Which neighbourhood in Municipio I is the most romantic place to stay as a couple?

This depends almost entirely on what kind of romance you are after. Trastevere delivers the classic vine-covered, lantern-lit, wandering-after-dinner experience – warm, lively, and immediately atmospheric. The area around the Pantheon and Piazza Navona puts you inside the Baroque heart of the city with architectural drama at every turn, though it is busier. The Aventine Hill offers elevated calm, extraordinary views, and a neighbourhood character that feels genuinely residential. For most honeymooners and anniversary couples, Trastevere or the Pantheon district tend to deliver the most immediate romantic impact, while the Aventine suits couples who value tranquility as much as spectacle.

Is Municipio I a good destination for a honeymoon, or is it too busy for that kind of trip?

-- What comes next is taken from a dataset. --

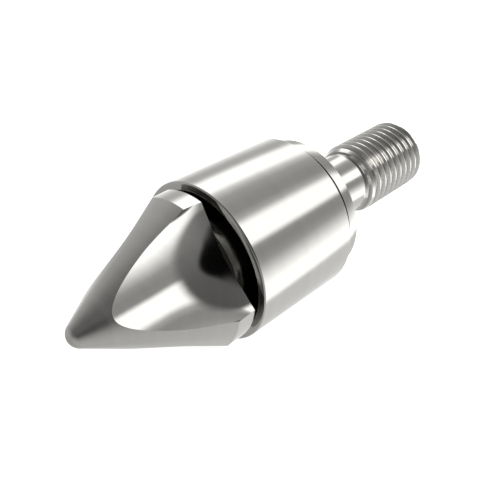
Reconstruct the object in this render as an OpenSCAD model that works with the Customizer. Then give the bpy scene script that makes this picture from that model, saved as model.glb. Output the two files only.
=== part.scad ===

Municipio I is an excellent honeymoon destination, and the crowds – real as they are in peak season – need not define the experience. The key is in how you structure the stay. A private villa rather than a hotel immediately changes your relationship with the city’s pace. Early mornings, before the tourist circuit activates, belong almost entirely to you. The quieter neighbourhoods and lesser-visited piazzas within the district offer genuine solitude even in busy periods. Honeymoon couples who visit with some flexibility around timing – meals slightly earlier or later than peak hours, key sights visited first thing in the morning – consistently find that the city rewards the small adjustments with something close to private access to one of the most beautiful places on earth.